>> start Source material
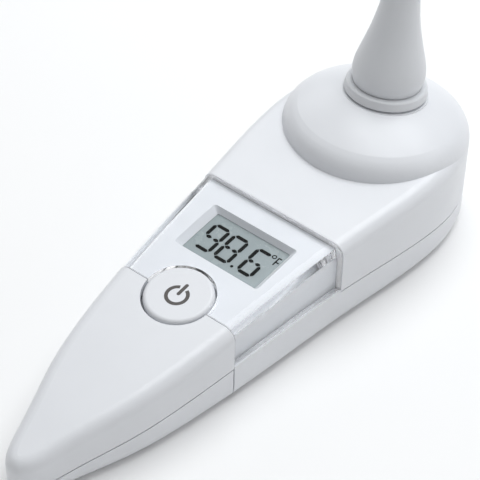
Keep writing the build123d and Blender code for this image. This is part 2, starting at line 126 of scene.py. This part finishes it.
class Surface:
    """A material under construction: one Principled shader and short calls for what feeds it."""

    def __init__(self, name, colour, roughness, metallic=0.0):
        self.material = bpy.data.materials.new(name)
        self.material.use_nodes = True
        self.tree = self.material.node_tree
        self.tree.nodes.clear()
        self.output = self.tree.nodes.new("ShaderNodeOutputMaterial")
        self.shader = self.tree.nodes.new("ShaderNodeBsdfPrincipled")
        self.shader.inputs["Base Color"].default_value = (*colour, 1)
        self.shader.inputs["Roughness"].default_value = roughness
        self.shader.inputs["Metallic"].default_value = metallic
        self.show(self.shader.outputs[0])
        self.colour = colour
        self.roughness = roughness
        self.place = self.tree.nodes.new("ShaderNodeTexCoord").outputs["Object"]

    def node(self, kind, **values):
        """New node with the given properties."""
        made = self.tree.nodes.new(kind)
        for key, value in values.items():
            setattr(made, key, value)
        return made

    def join(self, source, target):
        """Links an output to an input."""
        self.tree.links.new(source, target)

    def show(self, shader):
        """Makes a shader's output the material's look."""
        self.join(shader, self.output.inputs["Surface"])

    def noise(self, grain, detail, stretch=(1, 1, 1)):
        """Noise whose lumps are about grain metres across, and finer along a stretched axis."""
        mapping = self.node("ShaderNodeMapping")
        mapping.inputs["Scale"].default_value = stretch
        self.join(self.place, mapping.inputs["Vector"])
        made = self.node("ShaderNodeTexNoise")
        made.inputs["Scale"].default_value = 1 / grain
        made.inputs["Detail"].default_value = detail
        self.join(mapping.outputs[0], made.inputs["Vector"])
        return made.outputs["Fac"]

    def ranged(self, value, low, high, start=NOISE_SPAN[0], end=NOISE_SPAN[1]):
        """value from start to end, spread from low to high."""
        made = self.node("ShaderNodeMapRange")
        numbers = {"From Min": start, "From Max": end, "To Min": low, "To Max": high}
        for key, number in numbers.items():
            made.inputs[key].default_value = number
        self.join(value, made.inputs["Value"])
        return made.outputs[0]

    def larger(self, first, second):
        """The larger of two values."""
        made = self.node("ShaderNodeMath", operation="MAXIMUM")
        self.join(first, made.inputs[0])
        self.join(second, made.inputs[1])
        return made.outputs[0]

    def mixed(self, factor, first, second):
        """Colour between first and second, each a colour or a socket."""
        made = self.node("ShaderNodeMix", data_type="RGBA")
        self.join(factor, made.inputs[0])
        for socket, colour in ((made.inputs[6], first), (made.inputs[7], second)):
            if isinstance(colour, bpy.types.NodeSocket):
                self.join(colour, socket)
            else:
                socket.default_value = (*colour, 1)
        return made.outputs[2]

    def merged(self, factor, first, second):
        """Shader between two shaders."""
        made = self.node("ShaderNodeMixShader")
        for source, socket in zip((factor, first, second), made.inputs):
            self.join(source, socket)
        return made.outputs[0]

    def paint(self, colour):
        """Feeds the base colour."""
        self.join(colour, self.shader.inputs["Base Color"])

    def tint(self, value, spread):
        """The base colour, lightened and darkened by spread as value goes."""
        dark = [c * (1 - spread) for c in self.colour]
        light = [min(1, c * (1 + spread)) for c in self.colour]
        self.paint(self.mixed(self.ranged(value, 0, 1), dark, light))

    def polish(self, value, spread):
        """Roughness varied by spread as value goes."""
        varied = self.ranged(value, self.roughness - spread, self.roughness + spread)
        self.join(varied, self.shader.inputs["Roughness"])

    def bump(self, height, depth, strength=1.0):
        """Relief of the given depth in metres."""
        made = self.node("ShaderNodeBump")
        made.inputs["Strength"].default_value = strength
        made.inputs["Distance"].default_value = depth
        self.join(height, made.inputs["Height"])
        self.join(made.outputs[0], self.shader.inputs["Normal"])

    def set(self, **values):
        """Constants on the shader's own sockets."""
        for key, value in values.items():
            self.shader.inputs[key.replace("_", " ")].default_value = value


# --- materials ------------------------------------------------------------------------------------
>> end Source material
*Written instruction*.
Recite the full listing above exactly.

*Result below*.
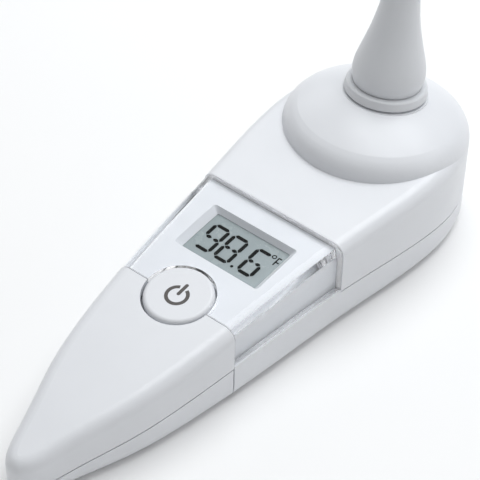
Keep writing the build123d and Blender code for this image. This is part 2, starting at line 126 of scene.py. This part finishes it.
class Surface:
    """A material under construction: one Principled shader and short calls for what feeds it."""

    def __init__(self, name, colour, roughness, metallic=0.0):
        self.material = bpy.data.materials.new(name)
        self.material.use_nodes = True
        self.tree = self.material.node_tree
        self.tree.nodes.clear()
        self.output = self.tree.nodes.new("ShaderNodeOutputMaterial")
        self.shader = self.tree.nodes.new("ShaderNodeBsdfPrincipled")
        self.shader.inputs["Base Color"].default_value = (*colour, 1)
        self.shader.inputs["Roughness"].default_value = roughness
        self.shader.inputs["Metallic"].default_value = metallic
        self.show(self.shader.outputs[0])
        self.colour = colour
        self.roughness = roughness
        self.place = self.tree.nodes.new("ShaderNodeTexCoord").outputs["Object"]

    def node(self, kind, **values):
        """New node with the given properties."""
        made = self.tree.nodes.new(kind)
        for key, value in values.items():
            setattr(made, key, value)
        return made

    def join(self, source, target):
        """Links an output to an input."""
        self.tree.links.new(source, target)

    def show(self, shader):
        """Makes a shader's output the material's look."""
        self.join(shader, self.output.inputs["Surface"])

    def noise(self, grain, detail, stretch=(1, 1, 1)):
        """Noise whose lumps are about grain metres across, and finer along a stretched axis."""
        mapping = self.node("ShaderNodeMapping")
        mapping.inputs["Scale"].default_value = stretch
        self.join(self.place, mapping.inputs["Vector"])
        made = self.node("ShaderNodeTexNoise")
        made.inputs["Scale"].default_value = 1 / grain
        made.inputs["Detail"].default_value = detail
        self.join(mapping.outputs[0], made.inputs["Vector"])
        return made.outputs["Fac"]

    def ranged(self, value, low, high, start=NOISE_SPAN[0], end=NOISE_SPAN[1]):
        """value from start to end, spread from low to high."""
        made = self.node("ShaderNodeMapRange")
        numbers = {"From Min": start, "From Max": end, "To Min": low, "To Max": high}
        for key, number in numbers.items():
            made.inputs[key].default_value = number
        self.join(value, made.inputs["Value"])
        return made.outputs[0]

    def larger(self, first, second):
        """The larger of two values."""
        made = self.node("ShaderNodeMath", operation="MAXIMUM")
        self.join(first, made.inputs[0])
        self.join(second, made.inputs[1])
        return made.outputs[0]

    def mixed(self, factor, first, second):
        """Colour between first and second, each a colour or a socket."""
        made = self.node("ShaderNodeMix", data_type="RGBA")
        self.join(factor, made.inputs[0])
        for socket, colour in ((made.inputs[6], first), (made.inputs[7], second)):
            if isinstance(colour, bpy.types.NodeSocket):
                self.join(colour, socket)
            else:
                socket.default_value = (*colour, 1)
        return made.outputs[2]

    def merged(self, factor, first, second):
        """Shader between two shaders."""
        made = self.node("ShaderNodeMixShader")
        for source, socket in zip((factor, first, second), made.inputs):
            self.join(source, socket)
        return made.outputs[0]

    def paint(self, colour):
        """Feeds the base colour."""
        self.join(colour, self.shader.inputs["Base Color"])

    def tint(self, value, spread):
        """The base colour, lightened and darkened by spread as value goes."""
        dark = [c * (1 - spread) for c in self.colour]
        light = [min(1, c * (1 + spread)) for c in self.colour]
        self.paint(self.mixed(self.ranged(value, 0, 1), dark, light))

    def polish(self, value, spread):
        """Roughness varied by spread as value goes."""
        varied = self.ranged(value, self.roughness - spread, self.roughness + spread)
        self.join(varied, self.shader.inputs["Roughness"])

    def bump(self, height, depth, strength=1.0):
        """Relief of the given depth in metres."""
        made = self.node("ShaderNodeBump")
        made.inputs["Strength"].default_value = strength
        made.inputs["Distance"].default_value = depth
        self.join(height, made.inputs["Height"])
        self.join(made.outputs[0], self.shader.inputs["Normal"])

    def set(self, **values):
        """Constants on the shader's own sockets."""
        for key, value in values.items():
            self.shader.inputs[key.replace("_", " ")].default_value = value


# --- materials ------------------------------------------------------------------------------------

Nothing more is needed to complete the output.